On Feb. 4, Miami Beach Chamber of Commerce President Wendy Kallergis and Chairman Aaron Perry penned a letter "strongly" endorsing the commission’s resolution.
"I’ve been sitting on this board for six years — this issue has come up so many times in so many different contexts," Mr. Perry said in an interview. "We need to do something with our convention center. How are we going to fund and feed our growth to be able to support a stadium without the appropriate accommodations?"
Mr. Perry said convention center upgrades need to come first. Once it starts paying off in bed tax collection increases, he said, a stadium becomes more fiscally feasible.
"We lose business every day to our city because of inadequate ballroom and convention center space," Mr. Perry said. "If you want to tie in the convention center to this whole [stadium] issue — one needs the other. A healthy, well-constructed convention center feeds the revenue that will eventually feed the [stadium] deal."

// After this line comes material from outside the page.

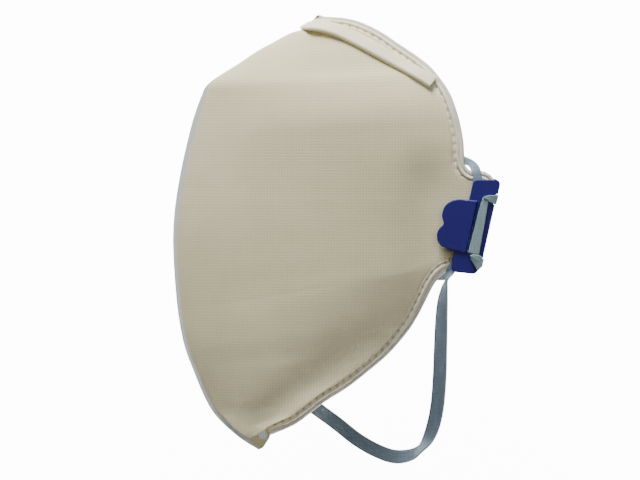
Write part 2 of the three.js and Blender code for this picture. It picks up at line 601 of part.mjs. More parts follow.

Mr. Diaz, who joined the commission in December, stated earlier that the convention center is integral to the growth of South Florida as a whole.
"We have to decide if we are going to be a convention center city, and if we are going to be a convention center city, we need to decide how we can be a top 10 convention city in the year 2010," he said. "It’s not just about the future of Miami Beach, it is the future of South Florida, because if we really were a convention center destination, top-five city, the boat would float for everybody, not just for Miami Beach."
Mr. Burgess, Mayor Bower and City Manager Gonzalez did not return phone calls. William D. Talbert III, president and CEO of the Greater Miami Convention & Visitors Bureau, was out of town and could not be reached.
Mr. Blumberg said there haven’t been many hoteliers or restaurateurs speaking up about the potential loss of future bed tax dollars.
"Honestly, I think they are occupied, and rightly so, with the economic situation that’s hit them now," he said. "If your occupancy and rates are what you are hearing now, this is the last thing that they would be concerned about."